## Aim
The records that follow must be reproduced in full, exactly as written.

## Provided data
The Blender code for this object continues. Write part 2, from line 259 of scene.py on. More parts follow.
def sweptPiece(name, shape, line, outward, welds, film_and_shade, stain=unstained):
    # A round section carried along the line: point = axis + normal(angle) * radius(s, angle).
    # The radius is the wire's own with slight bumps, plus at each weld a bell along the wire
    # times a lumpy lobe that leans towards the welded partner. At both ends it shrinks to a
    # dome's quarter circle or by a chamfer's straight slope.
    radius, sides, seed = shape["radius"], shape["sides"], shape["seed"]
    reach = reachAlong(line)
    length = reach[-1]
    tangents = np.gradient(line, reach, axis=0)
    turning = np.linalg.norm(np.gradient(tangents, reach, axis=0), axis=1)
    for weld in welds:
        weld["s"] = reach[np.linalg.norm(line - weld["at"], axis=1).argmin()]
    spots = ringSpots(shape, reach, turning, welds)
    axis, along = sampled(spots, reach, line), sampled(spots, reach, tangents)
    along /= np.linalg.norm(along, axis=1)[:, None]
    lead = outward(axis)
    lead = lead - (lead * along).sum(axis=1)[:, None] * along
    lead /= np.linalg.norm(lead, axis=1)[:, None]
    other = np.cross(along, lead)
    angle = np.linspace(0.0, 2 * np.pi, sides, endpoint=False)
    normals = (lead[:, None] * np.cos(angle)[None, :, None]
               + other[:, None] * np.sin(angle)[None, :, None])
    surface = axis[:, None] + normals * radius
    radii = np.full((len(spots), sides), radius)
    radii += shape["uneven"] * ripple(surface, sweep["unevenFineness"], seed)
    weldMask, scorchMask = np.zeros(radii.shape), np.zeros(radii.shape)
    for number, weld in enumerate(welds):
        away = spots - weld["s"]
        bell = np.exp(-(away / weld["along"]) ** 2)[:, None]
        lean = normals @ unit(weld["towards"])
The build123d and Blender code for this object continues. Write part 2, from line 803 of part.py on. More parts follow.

## Solution to the problem
The Blender code for this object continues. Write part 2, from line 259 of scene.py on. More parts follow.
def sweptPiece(name, shape, line, outward, welds, film_and_shade, stain=unstained):
    # A round section carried along the line: point = axis + normal(angle) * radius(s, angle).
    # The radius is the wire's own with slight bumps, plus at each weld a bell along the wire
    # times a lumpy lobe that leans towards the welded partner. At both ends it shrinks to a
    # dome's quarter circle or by a chamfer's straight slope.
    radius, sides, seed = shape["radius"], shape["sides"], shape["seed"]
    reach = reachAlong(line)
    length = reach[-1]
    tangents = np.gradient(line, reach, axis=0)
    turning = np.linalg.norm(np.gradient(tangents, reach, axis=0), axis=1)
    for weld in welds:
        weld["s"] = reach[np.linalg.norm(line - weld["at"], axis=1).argmin()]
    spots = ringSpots(shape, reach, turning, welds)
    axis, along = sampled(spots, reach, line), sampled(spots, reach, tangents)
    along /= np.linalg.norm(along, axis=1)[:, None]
    lead = outward(axis)
    lead = lead - (lead * along).sum(axis=1)[:, None] * along
    lead /= np.linalg.norm(lead, axis=1)[:, None]
    other = np.cross(along, lead)
    angle = np.linspace(0.0, 2 * np.pi, sides, endpoint=False)
    normals = (lead[:, None] * np.cos(angle)[None, :, None]
               + other[:, None] * np.sin(angle)[None, :, None])
    surface = axis[:, None] + normals * radius
    radii = np.full((len(spots), sides), radius)
    radii += shape["uneven"] * ripple(surface, sweep["unevenFineness"], seed)
    weldMask, scorchMask = np.zeros(radii.shape), np.zeros(radii.shape)
    for number, weld in enumerate(welds):
        away = spots - weld["s"]
        bell = np.exp(-(away / weld["along"]) ** 2)[:, None]
        lean = normals @ unit(weld["towards"])
The build123d and Blender code for this object continues. Write part 2, from line 803 of part.py on. More parts follow.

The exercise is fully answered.